1. Dana-Farber Cancer Institute and the Department of Cell Biology, Harvard Medical School, Boston, Massachusetts 02115, USA
2. Department of Molecular Biology, University of Texas Southwestern Medical Center, Dallas, Texas 75390, USA
3. Department of Pathology, University of Texas Southwestern Medical Center, Dallas, Texas 75390, USA
4. Department of Internal Medicine, University of Texas Southwestern Medical Center, Dallas, Texas 75390, USA
5. Division of Endocrinology, Department of Medicine, Beth Israel Deaconess Medical Center, Harvard Medical School, Boston, Massachusetts 02115, USA

Correspondence to: Bruce M. Spiegelman¹ Correspondence and requests for materials should be addressed to B.M.S. (e-mail: Email: bruce_spiegelman@dfci.harvard.edu).

Abstract

The biochemical basis for the regulation of fibre-type determination in skeletal muscle is not well understood.
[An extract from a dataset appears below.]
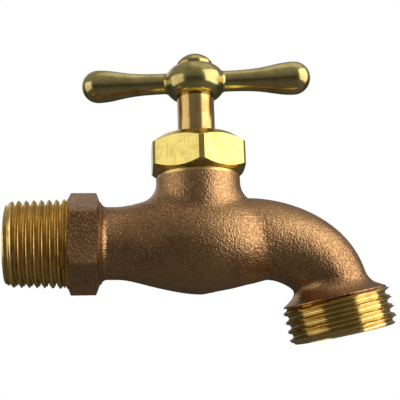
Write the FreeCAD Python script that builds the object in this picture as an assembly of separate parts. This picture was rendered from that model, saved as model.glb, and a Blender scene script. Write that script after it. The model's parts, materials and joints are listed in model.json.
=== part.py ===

In addition to the expression of particular myofibrillar proteins, type I (slow-twitch) fibres are much higher in mitochondrial content and are more dependent on oxidative metabolism than type II (fast-twitch) fibres¹. We have previously identified a transcriptional co-activator, peroxisome-proliferator-activated receptor- co-activator-1 (PGC-1), which is expressed in several tissues including brown fat and skeletal muscle, and that activates mitochondrial biogenesis and oxidative metabolism^{2, 3, 4}. We show here that PGC-1 is expressed preferentially in muscle enriched in type I fibres. When PGC-1 is expressed at physiological levels in transgenic mice driven by a muscle creatine kinase (MCK) promoter, a fibre type conversion is observed: muscles normally rich in type II fibres are redder and activate genes of mitochondrial oxidative metabolism. Notably, putative type II muscles from PGC-1 transgenic mice also express proteins characteristic of type I fibres, such as troponin I (slow) and myoglobin, and show a much greater resistance to electrically stimulated fatigue. Using fibre-type-specific promoters, we show in cultured muscle cells that PGC-1 activates transcription in cooperation with Mef2 proteins and serves as a target for calcineurin signalling, which has been implicated in slow fibre gene expression. These data indicate that PGC-1 is a principal factor regulating muscle fibre type determination.